:: Your goal ::
Copy the data exactly from the line that contains "axis along +X." through the line that contains "obj.matrix_parent_inverse = Matrix.Identity(4)", keeping both end lines and leaving out everything else.

:: Information provided ::
•••
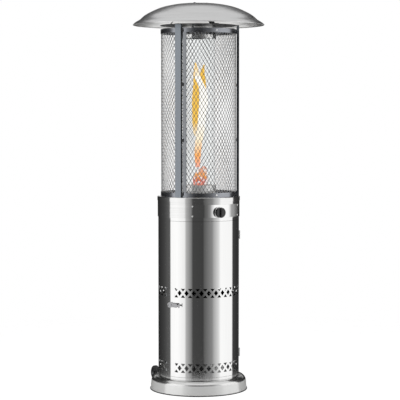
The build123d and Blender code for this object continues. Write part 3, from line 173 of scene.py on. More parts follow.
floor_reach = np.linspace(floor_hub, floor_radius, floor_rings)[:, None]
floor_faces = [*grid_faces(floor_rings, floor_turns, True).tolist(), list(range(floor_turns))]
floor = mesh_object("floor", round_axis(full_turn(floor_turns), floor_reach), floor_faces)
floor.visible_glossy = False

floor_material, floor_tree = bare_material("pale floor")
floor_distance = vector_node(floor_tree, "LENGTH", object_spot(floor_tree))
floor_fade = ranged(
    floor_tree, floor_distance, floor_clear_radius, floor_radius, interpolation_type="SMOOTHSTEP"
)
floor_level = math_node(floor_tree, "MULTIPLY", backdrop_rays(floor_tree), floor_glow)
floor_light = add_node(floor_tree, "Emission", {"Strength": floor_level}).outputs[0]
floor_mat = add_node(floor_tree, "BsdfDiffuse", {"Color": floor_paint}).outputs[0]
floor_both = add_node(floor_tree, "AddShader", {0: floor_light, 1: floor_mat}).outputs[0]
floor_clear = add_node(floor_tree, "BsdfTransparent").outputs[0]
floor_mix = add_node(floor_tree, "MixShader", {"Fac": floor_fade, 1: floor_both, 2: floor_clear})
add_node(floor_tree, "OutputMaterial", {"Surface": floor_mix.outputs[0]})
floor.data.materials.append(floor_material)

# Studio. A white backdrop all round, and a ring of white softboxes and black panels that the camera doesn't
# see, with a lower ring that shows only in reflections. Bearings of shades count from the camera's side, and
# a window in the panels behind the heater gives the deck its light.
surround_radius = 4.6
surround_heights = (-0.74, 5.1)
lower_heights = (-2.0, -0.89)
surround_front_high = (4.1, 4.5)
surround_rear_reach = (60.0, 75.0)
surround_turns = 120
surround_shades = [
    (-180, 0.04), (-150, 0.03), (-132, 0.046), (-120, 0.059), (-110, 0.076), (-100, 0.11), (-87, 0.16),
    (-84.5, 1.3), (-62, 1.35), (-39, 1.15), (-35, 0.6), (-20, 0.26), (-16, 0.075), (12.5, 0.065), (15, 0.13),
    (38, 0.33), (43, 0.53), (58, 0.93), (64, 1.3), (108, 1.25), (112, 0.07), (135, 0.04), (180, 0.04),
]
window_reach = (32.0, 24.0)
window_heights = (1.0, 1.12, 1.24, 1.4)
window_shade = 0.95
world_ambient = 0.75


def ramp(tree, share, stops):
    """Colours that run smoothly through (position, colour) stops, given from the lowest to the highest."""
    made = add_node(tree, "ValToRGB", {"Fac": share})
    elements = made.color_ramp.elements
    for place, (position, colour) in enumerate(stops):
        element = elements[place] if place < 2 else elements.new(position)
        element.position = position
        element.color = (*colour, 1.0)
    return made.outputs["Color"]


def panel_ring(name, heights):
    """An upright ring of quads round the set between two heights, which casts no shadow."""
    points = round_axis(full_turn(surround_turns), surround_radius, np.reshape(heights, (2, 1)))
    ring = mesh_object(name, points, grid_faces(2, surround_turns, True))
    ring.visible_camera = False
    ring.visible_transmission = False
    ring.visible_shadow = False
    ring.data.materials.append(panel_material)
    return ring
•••
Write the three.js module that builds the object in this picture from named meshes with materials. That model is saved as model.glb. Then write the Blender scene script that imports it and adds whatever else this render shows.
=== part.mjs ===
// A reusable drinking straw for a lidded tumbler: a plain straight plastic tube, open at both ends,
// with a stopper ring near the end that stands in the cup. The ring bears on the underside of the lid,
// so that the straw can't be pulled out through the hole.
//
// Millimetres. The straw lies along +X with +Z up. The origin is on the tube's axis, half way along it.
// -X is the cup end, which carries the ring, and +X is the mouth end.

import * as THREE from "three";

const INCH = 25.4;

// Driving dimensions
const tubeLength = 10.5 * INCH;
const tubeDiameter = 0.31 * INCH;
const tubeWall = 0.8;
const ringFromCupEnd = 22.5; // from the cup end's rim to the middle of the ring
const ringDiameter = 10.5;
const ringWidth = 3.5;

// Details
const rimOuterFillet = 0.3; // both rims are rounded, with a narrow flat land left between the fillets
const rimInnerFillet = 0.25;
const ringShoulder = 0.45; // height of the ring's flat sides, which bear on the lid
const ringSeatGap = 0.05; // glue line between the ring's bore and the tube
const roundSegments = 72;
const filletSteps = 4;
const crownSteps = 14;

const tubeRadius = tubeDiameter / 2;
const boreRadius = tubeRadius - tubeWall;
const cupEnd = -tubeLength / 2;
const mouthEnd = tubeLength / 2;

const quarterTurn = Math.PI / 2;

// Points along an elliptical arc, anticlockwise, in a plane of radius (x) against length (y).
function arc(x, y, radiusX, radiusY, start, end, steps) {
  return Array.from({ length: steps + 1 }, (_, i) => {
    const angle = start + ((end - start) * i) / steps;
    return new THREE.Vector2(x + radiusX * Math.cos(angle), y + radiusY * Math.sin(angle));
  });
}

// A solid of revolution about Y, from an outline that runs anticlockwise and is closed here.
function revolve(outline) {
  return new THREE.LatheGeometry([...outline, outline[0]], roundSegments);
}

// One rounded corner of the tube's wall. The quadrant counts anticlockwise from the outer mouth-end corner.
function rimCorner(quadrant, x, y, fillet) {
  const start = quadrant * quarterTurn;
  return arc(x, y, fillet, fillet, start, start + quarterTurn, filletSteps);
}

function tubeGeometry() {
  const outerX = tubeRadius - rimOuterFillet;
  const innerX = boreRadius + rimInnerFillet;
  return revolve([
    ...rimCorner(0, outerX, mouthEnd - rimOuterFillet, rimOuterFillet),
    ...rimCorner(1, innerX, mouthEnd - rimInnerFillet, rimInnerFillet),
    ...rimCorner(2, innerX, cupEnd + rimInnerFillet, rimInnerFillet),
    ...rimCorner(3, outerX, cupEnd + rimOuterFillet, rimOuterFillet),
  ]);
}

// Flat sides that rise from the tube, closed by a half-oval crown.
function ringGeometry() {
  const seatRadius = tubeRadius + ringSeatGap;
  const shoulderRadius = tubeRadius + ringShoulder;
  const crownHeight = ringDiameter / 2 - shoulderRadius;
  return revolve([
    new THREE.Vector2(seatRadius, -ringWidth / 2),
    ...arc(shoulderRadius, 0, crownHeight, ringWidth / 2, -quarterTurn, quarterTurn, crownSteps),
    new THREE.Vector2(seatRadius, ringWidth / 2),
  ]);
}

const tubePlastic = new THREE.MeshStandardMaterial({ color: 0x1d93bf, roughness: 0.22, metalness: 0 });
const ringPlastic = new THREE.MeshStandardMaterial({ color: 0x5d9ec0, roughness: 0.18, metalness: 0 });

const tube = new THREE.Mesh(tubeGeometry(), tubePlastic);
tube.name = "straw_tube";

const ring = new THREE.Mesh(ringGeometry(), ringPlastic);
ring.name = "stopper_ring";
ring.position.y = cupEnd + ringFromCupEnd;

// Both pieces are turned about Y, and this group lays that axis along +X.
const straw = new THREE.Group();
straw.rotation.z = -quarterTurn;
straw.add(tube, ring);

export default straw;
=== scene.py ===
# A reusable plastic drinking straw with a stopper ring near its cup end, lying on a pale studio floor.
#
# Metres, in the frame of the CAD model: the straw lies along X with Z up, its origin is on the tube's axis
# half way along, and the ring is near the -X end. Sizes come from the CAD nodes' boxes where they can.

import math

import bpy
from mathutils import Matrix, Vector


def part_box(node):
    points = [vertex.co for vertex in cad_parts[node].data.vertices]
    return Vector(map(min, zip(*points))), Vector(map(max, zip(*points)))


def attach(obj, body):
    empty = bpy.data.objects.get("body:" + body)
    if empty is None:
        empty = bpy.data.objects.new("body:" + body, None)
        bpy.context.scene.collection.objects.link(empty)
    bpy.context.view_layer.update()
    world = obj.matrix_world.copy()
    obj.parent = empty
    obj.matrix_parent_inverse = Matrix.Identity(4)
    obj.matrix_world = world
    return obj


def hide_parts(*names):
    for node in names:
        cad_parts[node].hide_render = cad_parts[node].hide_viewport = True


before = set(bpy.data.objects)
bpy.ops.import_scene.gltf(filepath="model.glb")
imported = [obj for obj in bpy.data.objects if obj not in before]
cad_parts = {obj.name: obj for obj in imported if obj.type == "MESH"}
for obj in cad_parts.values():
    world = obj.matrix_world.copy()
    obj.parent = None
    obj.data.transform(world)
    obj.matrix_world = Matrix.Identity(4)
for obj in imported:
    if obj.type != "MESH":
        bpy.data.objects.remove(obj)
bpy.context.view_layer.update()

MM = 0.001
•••
:: Exercise output ::
// Both pieces are turned about Y, and this group lays that axis along +X.
const straw = new THREE.Group();
straw.rotation.z = -quarterTurn;
straw.add(tube, ring);

export default straw;
=== scene.py ===
# A reusable plastic drinking straw with a stopper ring near its cup end, lying on a pale studio floor.
#
# Metres, in the frame of the CAD model: the straw lies along X with Z up, its origin is on the tube's axis
# half way along, and the ring is near the -X end. Sizes come from the CAD nodes' boxes where they can.

import math

import bpy
from mathutils import Matrix, Vector


def part_box(node):
    points = [vertex.co for vertex in cad_parts[node].data.vertices]
    return Vector(map(min, zip(*points))), Vector(map(max, zip(*points)))


def attach(obj, body):
    empty = bpy.data.objects.get("body:" + body)
    if empty is None:
        empty = bpy.data.objects.new("body:" + body, None)
        bpy.context.scene.collection.objects.link(empty)
    bpy.context.view_layer.update()
    world = obj.matrix_world.copy()
    obj.parent = empty
    obj.matrix_parent_inverse = Matrix.Identity(4)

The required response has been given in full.